That does not mean Windows 11’s gaming story is spotless. Enthusiasts still complain about interface churn, account pressure, telemetry, ads, and the strange feeling that Windows is sometimes a storefront wearing an operating-system costume. But Steam users have voted with installation share, and the vote says that Windows 11 is now the default Windows gaming environment.

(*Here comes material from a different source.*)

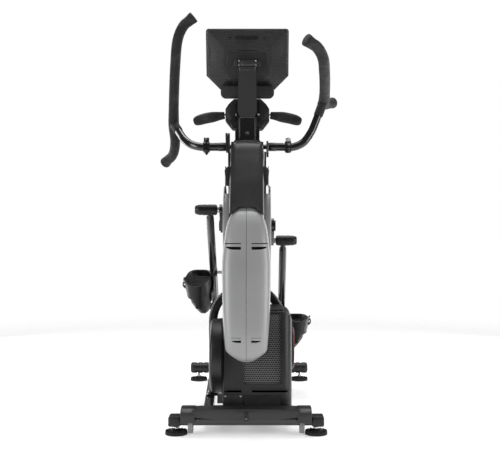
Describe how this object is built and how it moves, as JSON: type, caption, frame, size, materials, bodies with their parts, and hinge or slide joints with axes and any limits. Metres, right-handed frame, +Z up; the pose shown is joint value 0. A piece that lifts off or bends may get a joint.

The Linux Dip Is a Reminder That SteamOS Is Still a Hardware Story​

The reported Linux decline to around four percent deserves careful handling. Linux gaming is no longer a novelty, and Proton has permanently changed what is possible outside Windows. But Steam’s Linux share is still heavily tied to hardware distribution, especially the Steam Deck and whatever Valve chooses to ship next.
That is why the arrival of new SteamOS hardware matters more than any single month’s Linux movement. A handheld creates Linux users by selling them a finished appliance. A living-room Steam Machine would try to do the same thing in a harder category, where buyers compare it against consoles, Windows desktops, and the old dream of a quiet PC under the television.
The problem is that SteamOS’s success is not just technical. Proton is good enough that many games feel boringly normal on Linux, which is the highest compliment compatibility software can earn. The harder question is whether Valve and its partners can sell enough devices at the right prices while component costs, especially memory and storage, are working against them.
That makes June’s Linux dip less a verdict than a warning. SteamOS can keep expanding, but not by moral victory. It needs hardware that ordinary buyers actually want, at prices that do not make a PlayStation, Xbox, or discounted Windows laptop look like the saner purchase.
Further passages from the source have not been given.